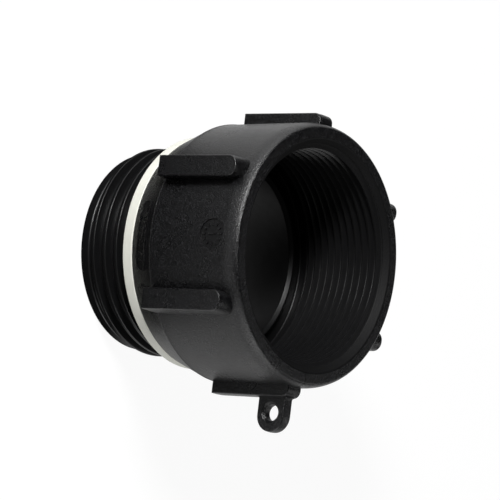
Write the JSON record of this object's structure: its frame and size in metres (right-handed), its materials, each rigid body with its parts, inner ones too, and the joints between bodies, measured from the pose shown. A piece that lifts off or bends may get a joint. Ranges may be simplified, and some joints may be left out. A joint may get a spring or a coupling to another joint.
{
  "type": "thread adapter",
  "caption": "Black moulded plastic thread adapter with a coarse male thread, a flat pale gasket under its shoulder, grip ribs, a strap lug and a fine-threaded female socket.",
  "frame": {"origin": "on the axis, in the flat end face of the male end, on which the adapter stands", "axes": "+Z along the axis towards the female mouth, +X through the strap lug, in the plane where the mould halves met"},
  "size_m": [0.0856, 0.0708, 0.0606],
  "materials": {
    "body_plastic": "black moulded polypropylene, fine spark-eroded grain outside, smooth inside",
    "gasket_rubber": "off-white moulded rubber, matt"
  },
  "bodies": {
    "root": {"adapter_body": "body_plastic", "gasket": "gasket_rubber"}
  },
  "joints": []
}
========================================
**WHAT THE TASK REQUIRES**
Reproduce all of the material above word for word.

**THE SOLUTION**
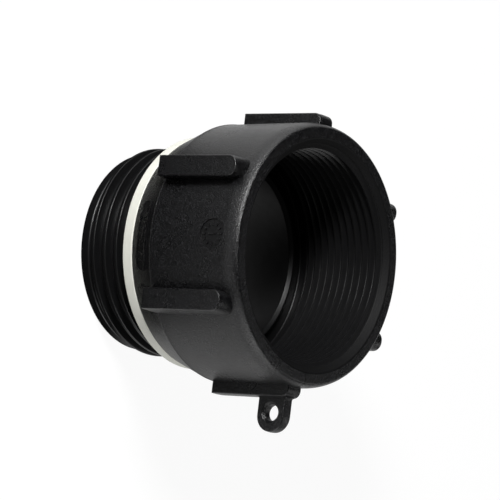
Write the JSON record of this object's structure: its frame and size in metres (right-handed), its materials, each rigid body with its parts, inner ones too, and the joints between bodies, measured from the pose shown. A piece that lifts off or bends may get a joint. Ranges may be simplified, and some joints may be left out. A joint may get a spring or a coupling to another joint.
{
  "type": "thread adapter",
  "caption": "Black moulded plastic thread adapter with a coarse male thread, a flat pale gasket under its shoulder, grip ribs, a strap lug and a fine-threaded female socket.",
  "frame": {"origin": "on the axis, in the flat end face of the male end, on which the adapter stands", "axes": "+Z along the axis towards the female mouth, +X through the strap lug, in the plane where the mould halves met"},
  "size_m": [0.0856, 0.0708, 0.0606],
  "materials": {
    "body_plastic": "black moulded polypropylene, fine spark-eroded grain outside, smooth inside",
    "gasket_rubber": "off-white moulded rubber, matt"
  },
  "bodies": {
    "root": {"adapter_body": "body_plastic", "gasket": "gasket_rubber"}
  },
  "joints": []
}